One more bus pulled up outside and about a dozen men in greatcoats and hats came aboard. I immediately pegged them as oil workers. It may well have been that flying into Kiev that morning from Budapest, I had been forcibly reminded of Alaska – of Valdez – and the oil industry and its accompaniments were on my mind. The white expanse of snow punctuated by wooden houses and bright flashes of colour as pick-ups navigated the icy roads. It was very similar to Valdez – without the water and the mountains and the trailer parks…

I had no doubt in my mind. The men were big and burly and dressed and pressed in street clothes that looked as if they’d been carefully closeted until now. Huge hands, broad shoulders, and loud voices – the sum of the parts was greater than the sum of the whole. They were oil workers and they looked as if they were heading home on leave. As they tried to fit their bags and coats into the already crammed overhead compartments, it became clear that they operated as a unit. One elderly, rather distinguished man, pointed to various compartments with a beautifully carved walking stick, instructing two of the men as to what could go where. Another was sent off to check with the cabin steward if they could use the empty back rows for their bags. A fourth was set to work repacking coats already stored.

They were carrying huge boxes that looked as if they contained 5-litre bottles of some unpronounceable liquor. So, maybe they were going on rather than coming off.  Yes, it made more sense that they were going back to work. The Azeri economy runs on oil and they were heading towards Baku. Happy that I’d figured it all out, I went to work.

We had no sooner taken off than most of the empty back rows had been claimed. The shortest of these giants stretched out and promptly fell asleep. Loud snores, grunts, and heavy breathing melded into one and took on an almost orchestral note that blended nicely with my percussionist keyboard tapping.

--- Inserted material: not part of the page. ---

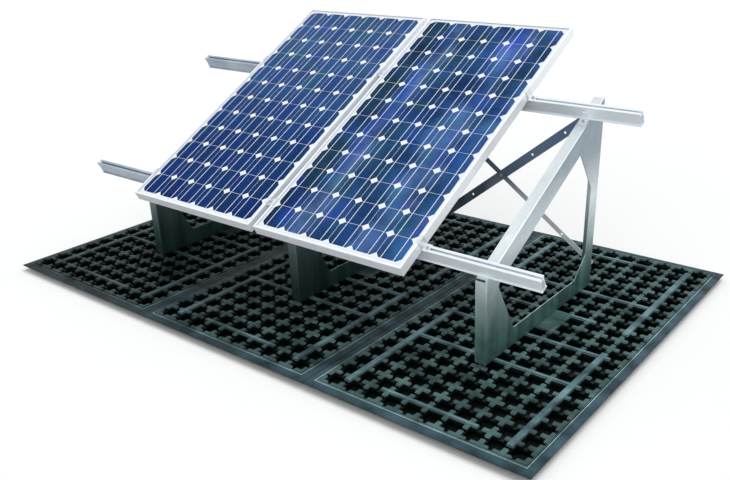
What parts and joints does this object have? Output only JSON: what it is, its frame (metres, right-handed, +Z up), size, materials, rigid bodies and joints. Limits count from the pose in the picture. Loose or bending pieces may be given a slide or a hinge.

Later, as I entered the immigration all at Baku, I saw three signs: Foreign Passports, Azerbaijan citizens, Diplomatic Persons. I took my place at the back of a long, slow-moving queue, wishing, not for the first time, that I had a diplomatic passport. Then, as if from nowhere, my boys appeared en masse, and stood in the Diplomatic Persons line. I did a double take. Yes, all 12 of them, including la director with his wonderfully carved stick. Diplomats? Surely not! No way.  As a host of illusions shattered noiselessly around me, I wondered… mmmm, one doesn’t have to be a diplomatic person to be a diplomat!